Goodness of fit statistics

Calculates goodness of fit statistics for relational data matrices, evaluating second-order (dyadic) and third-order (triadic) dependence patterns. These statistics are useful for assessing model fit in network analysis and relational data modeling.

Usage

gof_stats(Y)

Arguments

Y

a relational data matrix (n x n square matrix) where Y\[i,j\] represents the relationship from node i to node j. Missing values (NA) are allowed and will be handled appropriately.

Value

A named numeric vector containing five goodness-of-fit statistics:

sd.rowmean

Standard deviation of row means. Measures the heterogeneity in out-degree centrality (sender effects).

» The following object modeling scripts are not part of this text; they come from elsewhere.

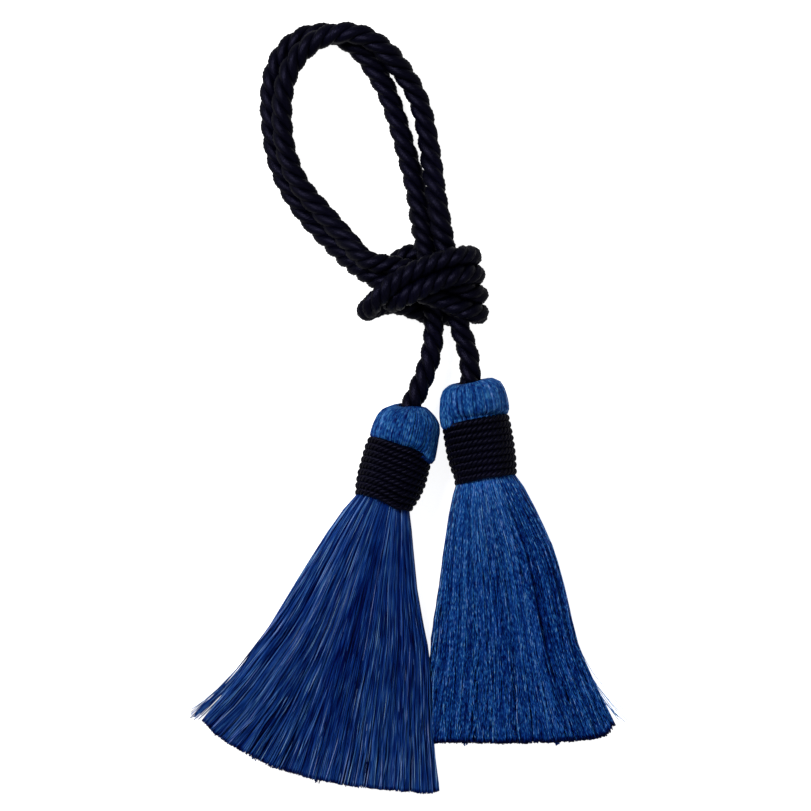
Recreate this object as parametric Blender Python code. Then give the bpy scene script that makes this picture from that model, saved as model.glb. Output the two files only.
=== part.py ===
# A pair of yarn tassels on one doubled twisted cord, lying flat on a surface.
# The cord runs from one tassel, up and round the hanging loop, through the knot to its folded
# middle, and back the same way to the other tassel. +Y points from the tassels to the loop, +Z is up.

import bpy
import numpy as np
from math import cos, pi, radians, sin

MM = 0.001                       # every size below is in millimetres

# Cord
CORD_RADIUS = 3.25
KNOT_RADIUS = 2.95               # the cord is squeezed where the knot is pulled tight
KNOT_CENTRE = (5.6, 38.0)
KNOT_HALF_SIZE = (20.0, 13.0)
KNOT_EASING = 0.45               # the cord regains its full radius over this share of the knot's size
CORD_GAP = 0.35                  # between two passes of the cord
ROUTE_STEP = 1.6                 # spacing of the points while the passes are settled on each other
SETTLE_ROUNDS = 300
SETTLE_STIFFNESS = 0.25
SETTLE_HOMING = 0.01
CONTACT_SHARE = 0.35             # a point that many others push moves less for each of them
PINNED_POINTS = 4                # at each end, inside the tassel's socket
NEAREST_ALONG = 11.0             # shorter stretches of cord can't touch themselves
LONGEST_CHORD = 8.0
LARGEST_TURN = radians(21)
CORD_FACETS = 3                  # bevel resolution: ten sides

# Tassels
CLEARANCE = 0.3
COLLAR_WALL = 1.6
SOCKET_RADIUS = CORD_RADIUS + 0.45
SOCKET_DEPTH = 2.8
SOCKET_RIM = 0.2
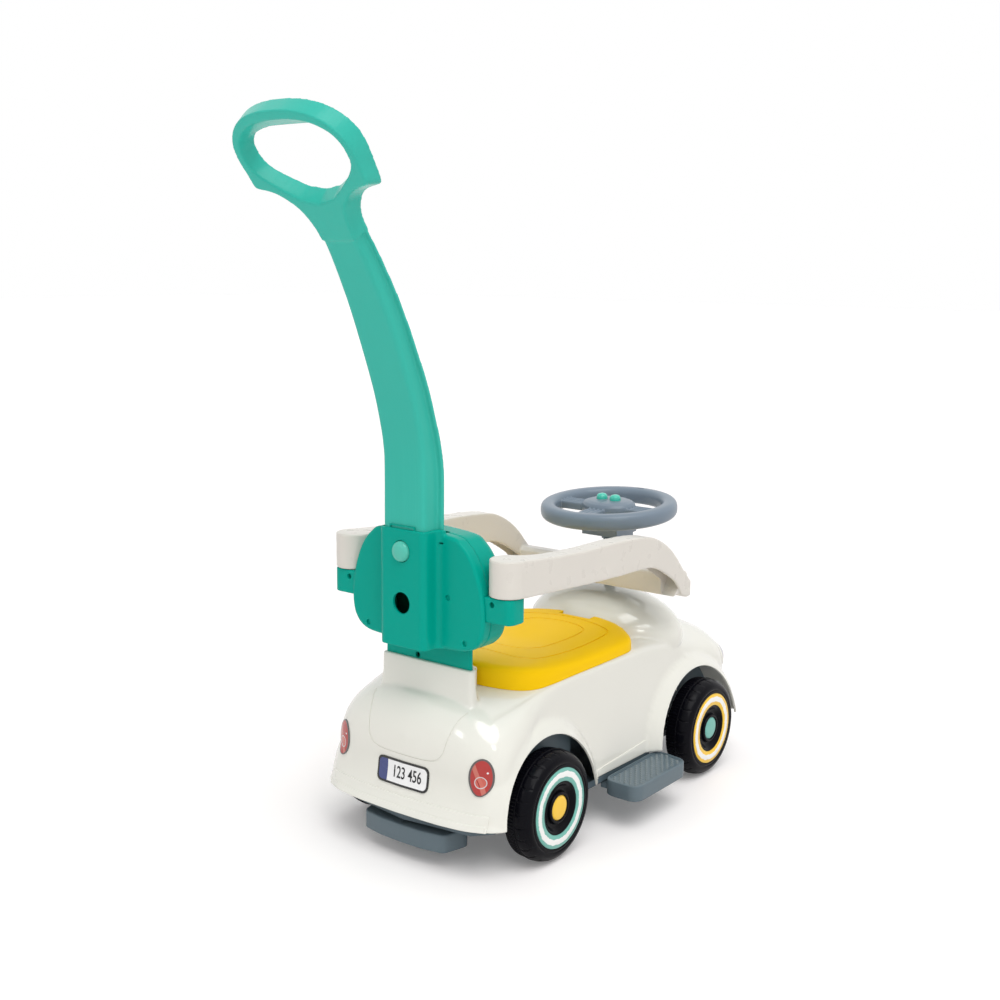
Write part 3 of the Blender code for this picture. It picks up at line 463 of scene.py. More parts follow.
def metal(name, colour, polish, unevenness, stretch):
    """Bare or plated metal; stretch draws its uneven polish out along the axes."""
    material, tree, shader = new_material(name)
    drawn = wired(tree, "ShaderNodeMapping", i0=own_place(tree))
    drawn.inputs["Scale"].default_value = stretch
    streaks = calc(tree, "MULTIPLY", noise(tree, drawn.outputs[0], 1.0), unevenness)
    tree.links.new(calc(tree, "ADD", streaks, polish), shader.inputs["Roughness"])
    shader.inputs["Base Color"].default_value = (*colour, 1)
    shader.inputs["Metallic"].default_value = 1.0
    return material


def dress(material, *names):
    """The part's own solids in the scene's material."""
    for name in names:
        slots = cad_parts[name].data.materials
        slots.clear()
        slots.append(material)


def show(name, bm, material, body, slot, *stands_for, crease=50, spot=None):
    """The finished piece at its place over the floor; spot is its own origin."""
    origin = Vector(spot or (0, MID_Y, -BASE_Z))
    bmesh.ops.translate(bm, verts=bm.verts, vec=-origin)
    mesh = bpy.data.meshes.new(name)
    bm.to_mesh(mesh)
    bm.free()
    mesh.materials.clear()
    mesh.materials.append(material)
    for face in mesh.polygons:
        face.material_index = 0
    mesh.shade_smooth()
    mesh.set_sharp_from_angle(angle=radians(crease))
    obj = bpy.data.objects.new(name, mesh)
    obj.location = origin - Vector((0, MID_Y, -BASE_Z))
    bpy.context.scene.collection.objects.link(obj)
    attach(obj, body)
    if stands_for:
        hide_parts(*stands_for)
    return obj


def fender_reach(y, z):
    """How far out a fender comes: it leans in, fades beyond its arch and near the rear."""
    reach = 0.0
    for centre_y, centre_z, radius in ARCHES:
        beyond = max(hypot(y - centre_y, z - centre_z) - radius, 0.0) / FENDER_WIDTH
        here = FENDER_X - FENDER_LEAN * (z - BODY_BOTTOM) - FENDER_DROP * beyond**1.4
        reach = max(reach, here - REAR_TAPER * max(y - REAR_TAPER_Y, 0.0))
    return reach


def body_point(x, y, z):
    """The hull's point, drawn out sideways where a fender stands proud of it."""
    side = min(max((x - FENDER_ROOT) / FENDER_BLEND, 0.0), 1.0)
    side = side * side * (3 - 2 * side)
    out = fender_reach(y, z) - x
    lift = (out + hypot(out, FENDER_SOFT)) / 2 - FENDER_SOFT / 2
    return x + max(lift, 0.0) * side, y, z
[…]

Higher values indicate more variation in how active nodes are as senders.

sd.colmean

Standard deviation of column means. Measures the heterogeneity in in-degree centrality (receiver effects). Higher values indicate more variation in how popular nodes are as receivers.

dyad.dep

Dyadic dependence/reciprocity correlation. Pearson correlation between Y\[i,j\] and Y\[j,i\] across all dyads. Positive values indicate reciprocity (mutual relationships), negative values indicate anti-reciprocity. Range: \[-1, 1\].

cycle.dep

Cyclic/transitive triadic dependence. Normalized sum of products along three-cycles (i to j to k to i). Positive values indicate transitivity clustering, where 'a friend of a friend is a friend'. Based on the trace of the cubed centered matrix, normalized by the trace of the cubed data availability matrix and the cubed standard deviation.

trans.dep

Transitive triadic dependence. Normalized sum of products along two-paths that close into triangles (i to j to k with k to i). Measures the tendency for open triads to close. Based on the trace of the product E*E'*E where E is the centered matrix, normalized appropriately.

Details

The function computes network statistics that capture different aspects of network structure beyond simple density. These statistics are particularly useful for:

• Model checking: comparing observed statistics to those from simulated networks

• Model selection: choosing between models that better capture network dependencies

• Descriptive analysis: summarizing key structural features of the network

Missing values in Y are handled by pairwise deletion for correlations and are excluded from matrix products in triadic calculations.

Author

Cassy Dorff, Shahryar Minhas, Tosin Salau

Examples

data(YX_nrm) 

gof_stats(YX_nrm$Y) 
#> sd.rowmean sd.colmean   dyad.dep  cycle.dep  trans.dep 
#> 0.92646818 0.27555881 0.66792884 0.06139376 0.07380099